I did not have any kind of sexual relations with Anna Newkirk. ... I have pled guilty to robbery. I did not make any effort to choke Anna Newkirk. I put the pillow over her face in order for me to get the money and get out. I didn’t even get that close to her to choke her.
This evidence does not amount to evidence of the lesser included offense of assault; rather, defendant’s evidence only recapitulates his commission of the elements of the offense of common law robbery, to which he pled guilty; those elements are “the taking of money or goods with felonious intent from the person of another, *520or in his presence, against his will, by violence or putting him in fear.” State v. Irwin, 55 N.C. App. 305, 307, 285 S.E. 2d 345, 348 (1982). Defendant nowhere presents evidence of his having also committed an independent and distinct offense of assault, the elements of which, according to State v. Sawyer, 29 N.C. App. 505, 507, 225 S.E. 2d 328, 328 (1976), are
“an overt act or an attempt, or the unequivocal appearance of an attempt, with force and violence, to do some immediate physical injury to the person of another, which show of force or menance of violence must be sufficient to put a person of reasonable firmness in fear of immediate bodily harm.” [Citations omitted.]
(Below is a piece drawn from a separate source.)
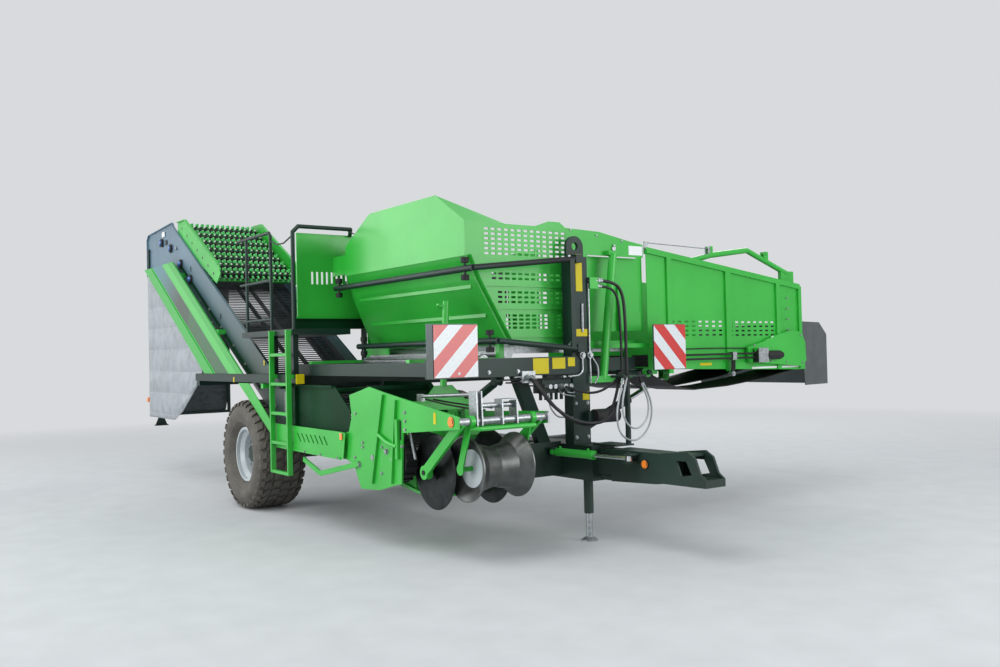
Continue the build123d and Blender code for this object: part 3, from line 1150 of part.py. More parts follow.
# --------------------------------------------------------------------- build
def build_all():
    parts = {
        "main_frame": main_frame(),
        "pivot_pins": pivot_pins(),
        "axle_beam": axle_beam(),
        "web_channel": web_channel(),
        "main_web": main_web(),
        "web_roller_low": web_roller(MAIN_WEB[0]),
        "web_roller_top": web_roller(MAIN_WEB[2]),
        "roller_bed_frame": roller_bed_frame(),
        "platform": platform(),
        "railing": railing(),
        "ladder": ladder(),
        "transfer_channel": transfer_channel(),
        "transfer_belt": transfer_belt(),
        "bunker": bunker(),
        "bunker_floor": bunker_floor() + tail_drum(),
        "bunker_hood": bunker_hood(),
        "trough": trough(),
        "trough_gear": trough_link() + trough_drive(),
        "trough_flap": trough_flap(),
        "trough_belt": trough_belt(),
        "dig_frame": dig_frame(),
        "depth_brackets": depth_brackets(),
        "dig_web": dig_web(),
        "dig_web_roller_front": dig_web_roller(0),
        "dig_web_roller_rear": dig_web_roller(1),
        "disc_right": disc(0),
        "disc_left": disc(1),
        "haulm_roller": haulm_roller(),
        "diabolo_roller": diabolo(),
        "roller_arm": roller_arm(),
        "drawbar": drawbar(),
        "steer_tube": tube_part(*STEER_CYL),
        "steer_rod": rod_part(*STEER_CYL),
        "lift_tube": tube_part(*LIFT_CYL),
        "lift_rod": rod_part(*LIFT_CYL),
        "trough_tube": tube_part(*TROUGH_CYL),
        "trough_rod": rod_part(*TROUGH_CYL),
        "jack_leg": jack_leg(),
        "side_cover": side_cover(),
        "rear_frame": rear_frame(),
        "curtain_side": curtain_side(),
        "curtain_rear": curtain_rear(),
        "wheel_guard": wheel_guard(),
        "intake_sides": intake_sides() + tool_box(),
        "boards": boards(),
        "guard_rail": guard_rail(),
        "hoses_high": Compound(children=[hose(*HOSE_TO_TROUGH), hose(*HOSE_BESIDE_IT)]),
        "hoses_parked": Compound(children=[hose(*HOSE_FEED), hose(*HOSE_RETURN), hose(*HOSE_VALVE),
                                           hose(*LOOP_WIDE), hose(*LOOP_NARROW)]),
        "hydraulics": Compound(children=[valve_block(), oil_filter(), hose_stand()]),
    }
    for name, side in (("right", -1), ("left", 1)):
        parts["tyre_" + name] = tyre(side)
        parts["rim_" + name] = rim(side)
    for i in range(BED_ROLLERS):
        parts["bed_roller_%d" % (i + 1)] = bed_roller(i)
    return parts


if __name__ == "__main__":
    for name, shape in build_all().items():
        export_step(Pos(-ORIGIN[0], -ORIGIN[1], 0) * shape, "parts/" + name + ".step")
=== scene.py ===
"""Trailed potato harvester: finishes, webs, tyres, curtains, hoses and fittings
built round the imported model. Places are in the machine's own millimetres, X forward,
Y to its left and Z up from the ground under the wheel axle, unless a comment says
that they are in the frame's metres."""
import json
import math

import bmesh
import bpy
from mathutils import Matrix, Vector, noise


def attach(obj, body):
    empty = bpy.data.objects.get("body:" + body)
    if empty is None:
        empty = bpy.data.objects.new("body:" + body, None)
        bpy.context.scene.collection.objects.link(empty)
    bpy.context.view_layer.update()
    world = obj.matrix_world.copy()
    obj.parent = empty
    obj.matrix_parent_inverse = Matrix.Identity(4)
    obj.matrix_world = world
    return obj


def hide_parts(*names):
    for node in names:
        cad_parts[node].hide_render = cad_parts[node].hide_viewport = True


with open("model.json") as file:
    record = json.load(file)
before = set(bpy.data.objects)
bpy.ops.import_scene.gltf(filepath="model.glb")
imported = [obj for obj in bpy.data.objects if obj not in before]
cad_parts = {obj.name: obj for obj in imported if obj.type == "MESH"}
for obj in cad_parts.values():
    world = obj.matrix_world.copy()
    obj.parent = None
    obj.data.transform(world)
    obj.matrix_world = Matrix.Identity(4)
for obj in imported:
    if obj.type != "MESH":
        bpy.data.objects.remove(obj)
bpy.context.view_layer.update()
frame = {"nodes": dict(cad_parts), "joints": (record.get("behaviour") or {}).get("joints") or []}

NODES = frame["nodes"]
JOINTS = {joint["name"]: joint for joint in frame["joints"]}
MM = 0.001
ORIGIN = Vector((607.5, 1275.0, 0.0))   # the frame's own zero
FORWARD, LEFT, UP = Vector((1, 0, 0)), Vector((0, 1, 0)), Vector((0, 0, 1))
RIGHT = -LEFT


def machine(x, y, z):
    """A place in the machine's millimetres, as a point of the frame in metres."""
    return (Vector((x, y, z)) - ORIGIN) * MM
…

Defendant, therefore, presented evidence that he committed common law robbery, which includes violence or putting in fear, and that he did not have sexual relations with Ms. Newkirk. He did not present evidence from which the jury could reasonably find him also guilty of assault. His evidence of having no sexual relations with Ms. Newkirk goes only to the issue of whether defendant is guilty of second-degree rape or not guilty of second-degree rape. This assignment of error is without merit.
We hold defendant had a fair trial free of prejudicial error.
No error.
Judge Hill concurs. Judge BECTON dissents.